[Start Data section]
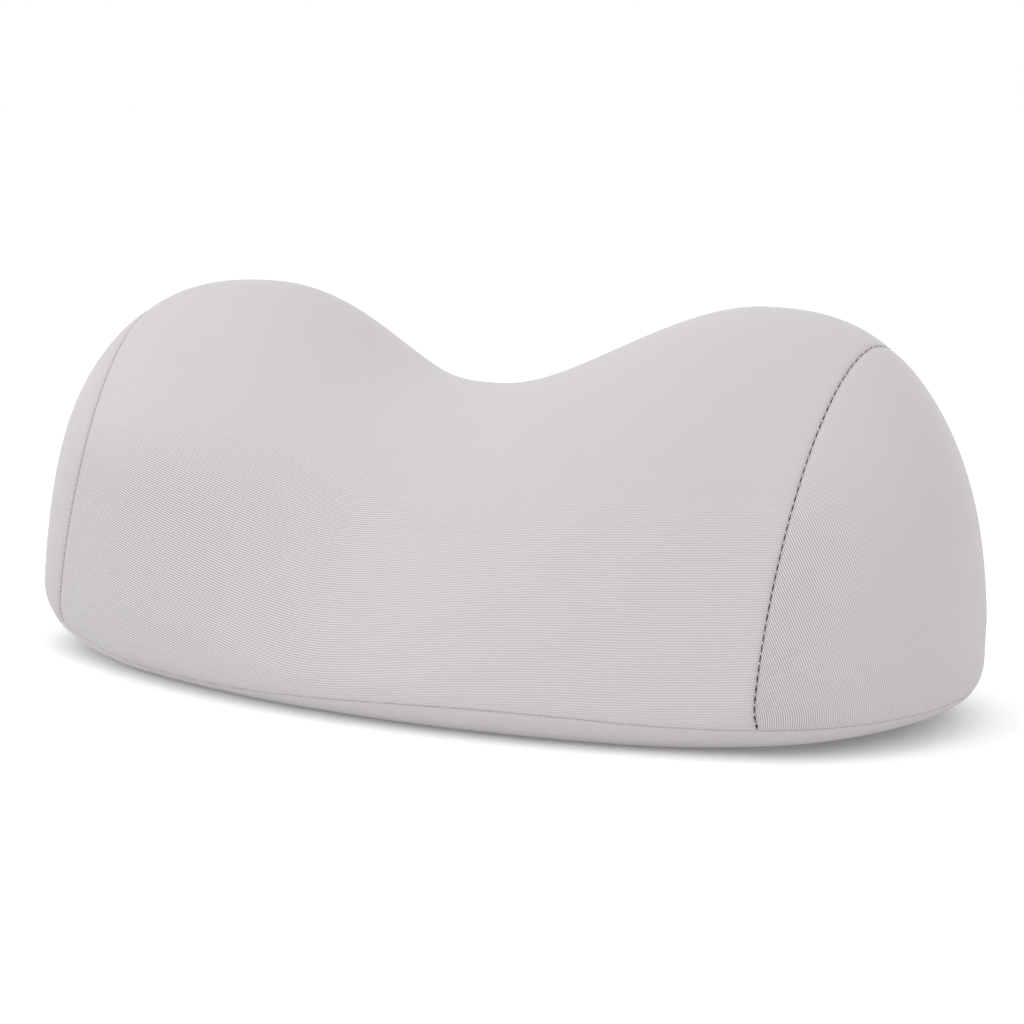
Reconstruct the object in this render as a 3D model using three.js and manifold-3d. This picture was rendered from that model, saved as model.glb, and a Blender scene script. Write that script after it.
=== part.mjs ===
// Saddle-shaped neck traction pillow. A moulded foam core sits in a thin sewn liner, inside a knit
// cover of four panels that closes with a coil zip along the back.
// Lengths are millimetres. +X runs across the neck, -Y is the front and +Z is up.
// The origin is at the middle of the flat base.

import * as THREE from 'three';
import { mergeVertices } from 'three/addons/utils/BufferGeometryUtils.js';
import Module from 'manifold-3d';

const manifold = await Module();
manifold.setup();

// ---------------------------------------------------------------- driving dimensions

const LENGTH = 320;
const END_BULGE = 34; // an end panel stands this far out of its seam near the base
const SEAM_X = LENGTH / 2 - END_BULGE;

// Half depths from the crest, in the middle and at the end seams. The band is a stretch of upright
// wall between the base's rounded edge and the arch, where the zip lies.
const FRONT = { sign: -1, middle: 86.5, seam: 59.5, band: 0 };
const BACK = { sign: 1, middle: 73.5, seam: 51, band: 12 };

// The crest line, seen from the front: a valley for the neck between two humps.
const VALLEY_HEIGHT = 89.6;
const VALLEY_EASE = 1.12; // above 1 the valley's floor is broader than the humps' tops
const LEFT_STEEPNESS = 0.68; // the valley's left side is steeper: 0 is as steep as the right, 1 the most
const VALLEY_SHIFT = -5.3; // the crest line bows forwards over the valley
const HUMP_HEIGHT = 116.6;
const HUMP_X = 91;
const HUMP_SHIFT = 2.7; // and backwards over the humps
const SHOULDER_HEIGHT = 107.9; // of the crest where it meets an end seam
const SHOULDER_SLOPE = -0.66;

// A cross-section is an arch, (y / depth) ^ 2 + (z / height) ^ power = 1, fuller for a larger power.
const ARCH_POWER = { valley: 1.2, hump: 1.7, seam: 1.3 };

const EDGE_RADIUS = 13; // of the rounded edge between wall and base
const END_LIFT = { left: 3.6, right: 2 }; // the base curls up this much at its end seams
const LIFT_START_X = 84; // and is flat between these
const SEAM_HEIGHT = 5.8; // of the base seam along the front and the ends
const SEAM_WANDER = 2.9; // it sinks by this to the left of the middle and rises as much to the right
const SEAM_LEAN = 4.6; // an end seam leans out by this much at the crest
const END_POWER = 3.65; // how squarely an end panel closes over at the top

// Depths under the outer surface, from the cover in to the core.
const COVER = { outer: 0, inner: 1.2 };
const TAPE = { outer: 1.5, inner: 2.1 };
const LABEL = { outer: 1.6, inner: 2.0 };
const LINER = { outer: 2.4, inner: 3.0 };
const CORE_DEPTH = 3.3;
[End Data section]
Quote the listing in full, please, keeping every line exact.

The result →
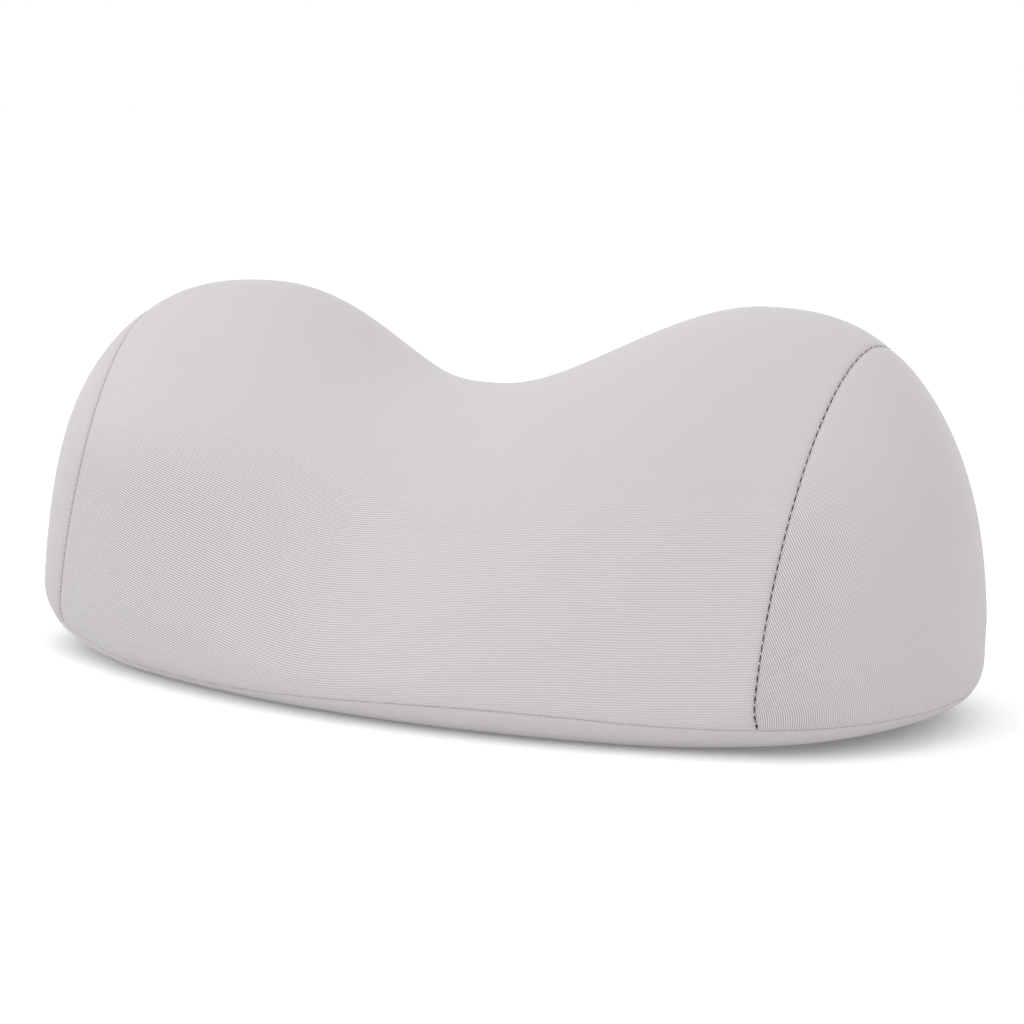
Reconstruct the object in this render as a 3D model using three.js and manifold-3d. This picture was rendered from that model, saved as model.glb, and a Blender scene script. Write that script after it.
=== part.mjs ===
// Saddle-shaped neck traction pillow. A moulded foam core sits in a thin sewn liner, inside a knit
// cover of four panels that closes with a coil zip along the back.
// Lengths are millimetres. +X runs across the neck, -Y is the front and +Z is up.
// The origin is at the middle of the flat base.

import * as THREE from 'three';
import { mergeVertices } from 'three/addons/utils/BufferGeometryUtils.js';
import Module from 'manifold-3d';

const manifold = await Module();
manifold.setup();

// ---------------------------------------------------------------- driving dimensions

const LENGTH = 320;
const END_BULGE = 34; // an end panel stands this far out of its seam near the base
const SEAM_X = LENGTH / 2 - END_BULGE;

// Half depths from the crest, in the middle and at the end seams. The band is a stretch of upright
// wall between the base's rounded edge and the arch, where the zip lies.
const FRONT = { sign: -1, middle: 86.5, seam: 59.5, band: 0 };
const BACK = { sign: 1, middle: 73.5, seam: 51, band: 12 };

// The crest line, seen from the front: a valley for the neck between two humps.
const VALLEY_HEIGHT = 89.6;
const VALLEY_EASE = 1.12; // above 1 the valley's floor is broader than the humps' tops
const LEFT_STEEPNESS = 0.68; // the valley's left side is steeper: 0 is as steep as the right, 1 the most
const VALLEY_SHIFT = -5.3; // the crest line bows forwards over the valley
const HUMP_HEIGHT = 116.6;
const HUMP_X = 91;
const HUMP_SHIFT = 2.7; // and backwards over the humps
const SHOULDER_HEIGHT = 107.9; // of the crest where it meets an end seam
const SHOULDER_SLOPE = -0.66;

// A cross-section is an arch, (y / depth) ^ 2 + (z / height) ^ power = 1, fuller for a larger power.
const ARCH_POWER = { valley: 1.2, hump: 1.7, seam: 1.3 };

const EDGE_RADIUS = 13; // of the rounded edge between wall and base
const END_LIFT = { left: 3.6, right: 2 }; // the base curls up this much at its end seams
const LIFT_START_X = 84; // and is flat between these
const SEAM_HEIGHT = 5.8; // of the base seam along the front and the ends
const SEAM_WANDER = 2.9; // it sinks by this to the left of the middle and rises as much to the right
const SEAM_LEAN = 4.6; // an end seam leans out by this much at the crest
const END_POWER = 3.65; // how squarely an end panel closes over at the top

// Depths under the outer surface, from the cover in to the core.
const COVER = { outer: 0, inner: 1.2 };
const TAPE = { outer: 1.5, inner: 2.1 };
const LABEL = { outer: 1.6, inner: 2.0 };
const LINER = { outer: 2.4, inner: 3.0 };
const CORE_DEPTH = 3.3;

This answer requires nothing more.